For the sake of variety, one could actually solve this problem without using RS as well! We could do this by starting with Stolz–Cesàro theorem , followed by the binomial series $(1+x)^n = 1 + nx + \dfrac12 n(n-1) x^2 + \cdots$ for $|x| < 1$ .

Does anyone want to give this method a try?

Pi Han Goh - 4 years, 4 months ago

This is another great method! This is a $\infty / \infty$ case, and since the denominator is strictly increasing, we can apply the Stolz–Cesàro theorem.

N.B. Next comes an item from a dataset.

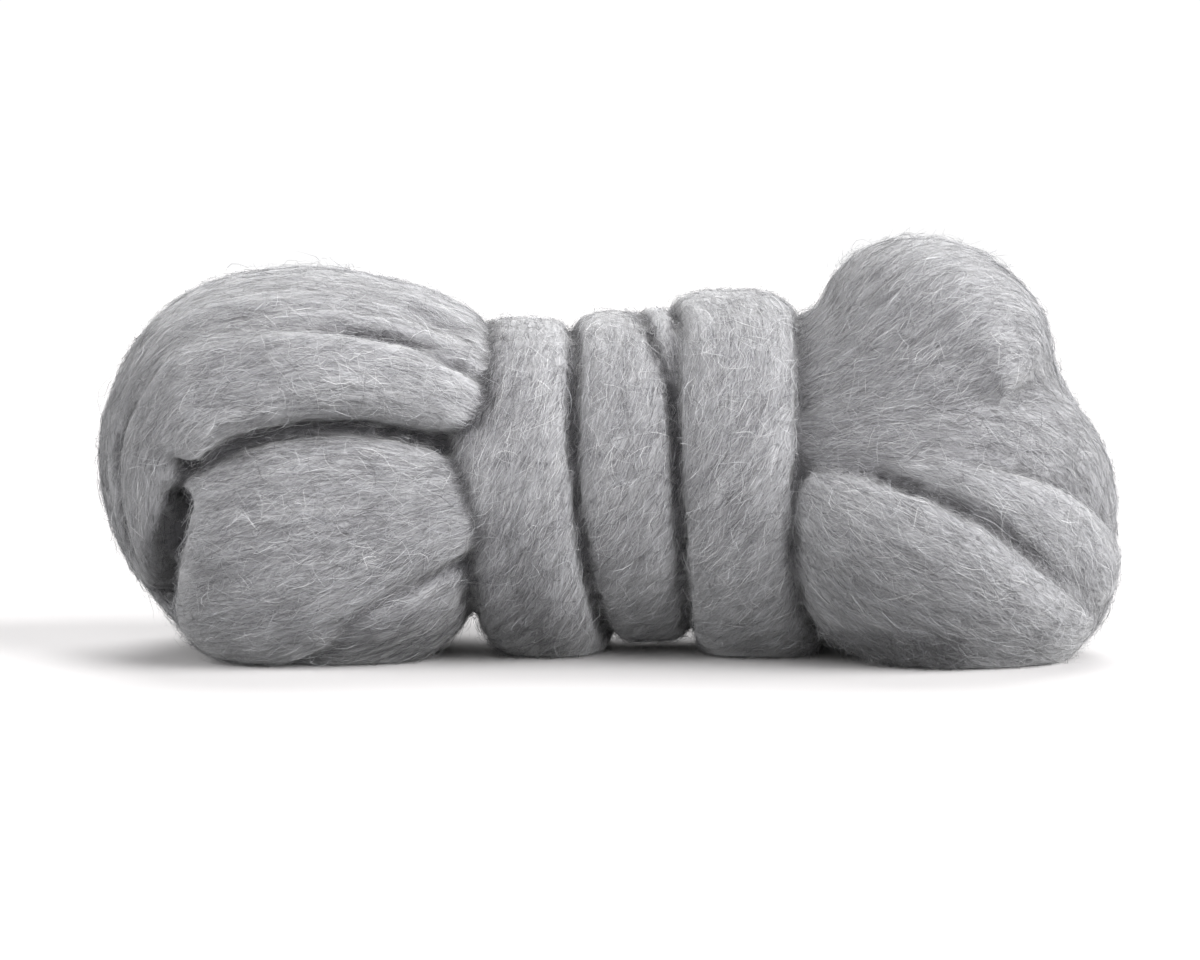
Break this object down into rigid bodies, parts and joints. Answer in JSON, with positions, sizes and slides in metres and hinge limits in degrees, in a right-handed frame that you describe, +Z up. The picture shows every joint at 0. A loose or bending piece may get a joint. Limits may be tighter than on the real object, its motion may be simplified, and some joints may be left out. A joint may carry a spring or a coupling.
{
  "type": "wool roving hank",
  "caption": "Hank of grey combed wool roving lying on its side: loops of soft untwisted rope swell into a bulb at each end and are bound round the middle by turns of the same rope.",
  "frame": {"origin": "on the surface the hank lies on, under the middle of its bounding box", "axes": "+X along the hank towards the larger bulb, -Y towards the side that shows the folds, +Z up"},
  "size_m": [0.2358, 0.0986, 0.0964],
  "materials": {
    "grey_wool": "soft, dull, combed wool fibres lying along the rope, with a fuzzy edge"
  },
  "bodies": {
    "root": {"roving_hank": "grey_wool"}
  },
  "joints": []
}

$\begin{aligned} \lim_{n\to\infty} \dfrac{ \sqrt1 + \sqrt2 + \cdots + \sqrt{n-1}}{n \sqrt n} &= \lim_{n\to \infty} \frac{ \sqrt{n}}{(n+1) \sqrt {n+1} - n\sqrt{n}} \\ & = \lim_{n\to \infty} \frac{ 1}{(n+1) \sqrt {1+\frac 1n} - n}\end{aligned}$

Using the binomial series for the square root in the denominator, it tends to $\frac{3}{2}$ , and the limit of the fraction is $\frac 23$

Pranshu Gaba - 4 years, 3 months ago

Sutirtha Datta
Feb 3, 2017

$\lim_{n\rightarrow \infty}\frac{\sqrt{1}+\sqrt{2}+...+\sqrt{n-1}}{{n\sqrt{n}}}$

= $\lim_{n\rightarrow \infty}\frac{1}{n} \sum_{r=1}^{n-1}{\sqrt{\frac{r}{n}}}$

= $\int_0^1\sqrt{x}dx$

where $x$ = $\frac{r}{n}$ & $dx$ = $\frac{1}{n}$

= $\frac{2}{3}$

It would be helpful to explain what is going on.

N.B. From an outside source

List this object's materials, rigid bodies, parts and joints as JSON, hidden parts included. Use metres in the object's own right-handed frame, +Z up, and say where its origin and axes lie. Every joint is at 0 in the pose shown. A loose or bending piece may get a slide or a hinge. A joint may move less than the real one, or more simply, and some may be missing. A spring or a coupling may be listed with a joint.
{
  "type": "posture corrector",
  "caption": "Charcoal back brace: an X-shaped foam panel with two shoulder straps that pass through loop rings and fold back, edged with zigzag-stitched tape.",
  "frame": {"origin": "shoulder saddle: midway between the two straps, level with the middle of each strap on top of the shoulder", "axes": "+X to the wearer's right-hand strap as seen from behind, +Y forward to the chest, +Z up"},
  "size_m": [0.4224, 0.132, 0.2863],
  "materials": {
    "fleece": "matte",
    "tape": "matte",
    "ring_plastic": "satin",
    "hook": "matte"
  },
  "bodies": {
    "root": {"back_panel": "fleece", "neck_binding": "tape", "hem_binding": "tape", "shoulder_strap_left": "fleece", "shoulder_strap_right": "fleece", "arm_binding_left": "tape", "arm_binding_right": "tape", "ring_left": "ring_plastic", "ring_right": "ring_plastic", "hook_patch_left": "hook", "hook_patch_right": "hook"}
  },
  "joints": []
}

For example, you can explain how step 2 and step 3 are equivalent because the limiting sum in Step 2 represents a Riemann sum, which is the most important part of solving this problem.

Pi Han Goh - 4 years, 4 months ago

Oleg Turcan
Feb 16, 2017

Right. To clarify, the limit can be expressed as a Riemann sum , which is the main crux of this problem.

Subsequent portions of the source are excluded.